Bennington Museum’s current exhibition of New Deal art is a fine collection of prints, photographs and paintings from the 1930s – including several paintings by my father, Ronald A. Slayton. He and his friend Francis Colburn lived in Burlington during the '30s and painted for the Works Progress Administration — the WPA. Both long gone, they’re now regarded as important artists of that period.
This was the time of the Great Depression, and President Franklin Roosevelt had created the WPA to help the country pull itself out of that economic quagmire. Included was a program that embodied the radical idea of paying artists to create art. My dad signed up, and began painting every day.
The Bennington Museum show, entitled “Crash to Creativity, the New Deal in Vermont,” captures that era beautifully. And it includes several paintings I grew up with — some I hadn’t seen for years.
As a boy, my father was — well, my father. I didn’t think of him as an important artist.
But, as the Bennington Museum show makes clear, he was. His paintings from that period depict the realities of the time, as seen through the eyes of a youthful idealist who used his art to protest injustice, war, and human exploitation.

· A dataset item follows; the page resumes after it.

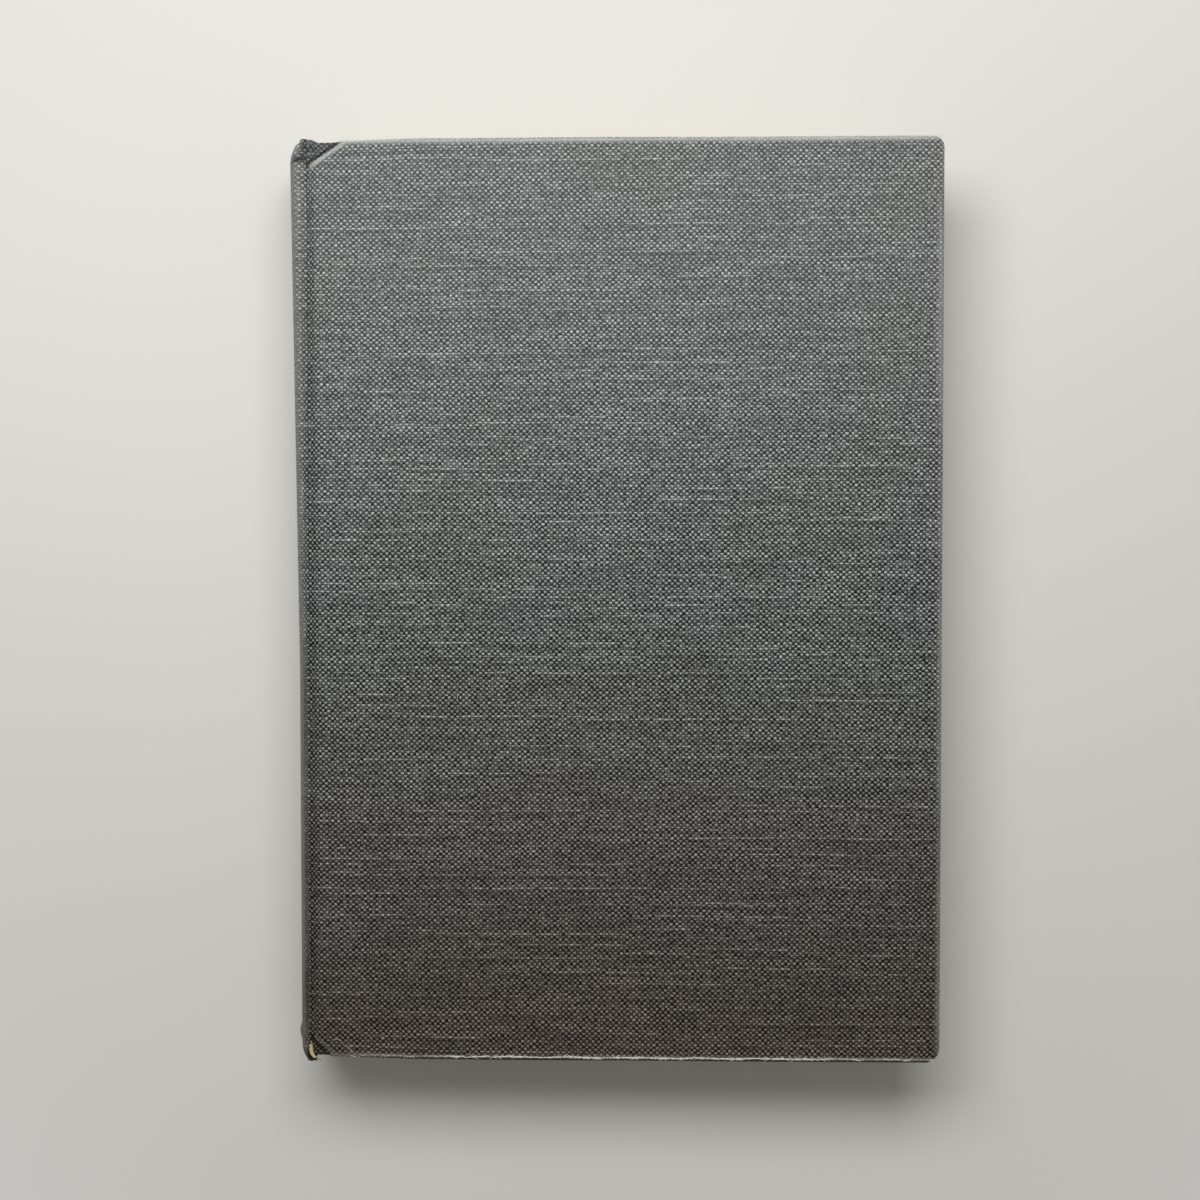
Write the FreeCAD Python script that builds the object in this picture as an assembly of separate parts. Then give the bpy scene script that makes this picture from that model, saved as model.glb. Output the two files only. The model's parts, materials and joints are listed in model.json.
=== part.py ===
"""A case-bound hardback book lying closed on its back cover, front cover up, spine on the -X side.

The book is a rounded and lightly backed block of sewn pages inside a case: two boards and a card spine strip,
covered in one piece of linen book cloth. Head is +Y, tail is -Y, fore edge is +X, up is +Z.
The origin is at the centre of the footprint, on the table.
All sizes are millimetres.
"""
import FreeCAD
import Part
import math
import os

from FreeCAD import Vector

# Whole book
cover_height = 210.0  # head to tail, over the cloth
cover_width = 143.0  # joint edge to fore edge of a cover, over the cloth
book_thickness = 28.0  # closed, over both covers
square = 3.0  # how far a cover stands past the pages at head, tail and fore edge

# Sheets and boards
board_thickness = 2.4
cloth_thickness = 0.4
endpaper_thickness = 0.2
mull_thickness = 0.25
lining_thickness = 0.2
inlay_thickness = 0.8
hollow_gap = 1.2  # between the spine strip and the lined spine of the pages
turn_in = 15.0  # cloth folded over onto the inside of the case
mull_flap_width = 25.0  # mull glued on the inside of a board
mull_setback = 10.0  # how far the mull stops short of the pages at head and tail
lining_setback = 1.0

# Spine and joints
spine_round = 2.6  # how far the spine bulges past its ridges
ridge_setback = 1.0  # ridge of the spine to the hinge line
crest_drop = 0.8  # top of the ridge below the outside of the cover
hinge_rise = 0.9  # hinge line above the inner face of the cover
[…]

However, one of my favorites, “Spring Planting,” strikes a different note. It’s the closely focused image of a pair of rough boots and strong hands, carefully depositing, one by one, a row of bean seeds in the newly cultivated earth. It’s an image of strength and optimism — both qualities that fascinated and characterized my father.
His passion for art flowered again later in his life in the many lyrical watercolors he created, which were celebrated in a show at Montpelier’s Wood Art Gallery earlier this year. Thanks to his loyal friend, Bobby Gosh of Brookfield, he has been recognized in a series of retrospective exhibitions.
The current show of New Deal art in Bennington is further recognition of his work and life as well as a tribute to many other artists of that time, the important works they created — and the visionary government program that paid them to create a lasting artistic legacy.
The exhibit will continue through November fourth.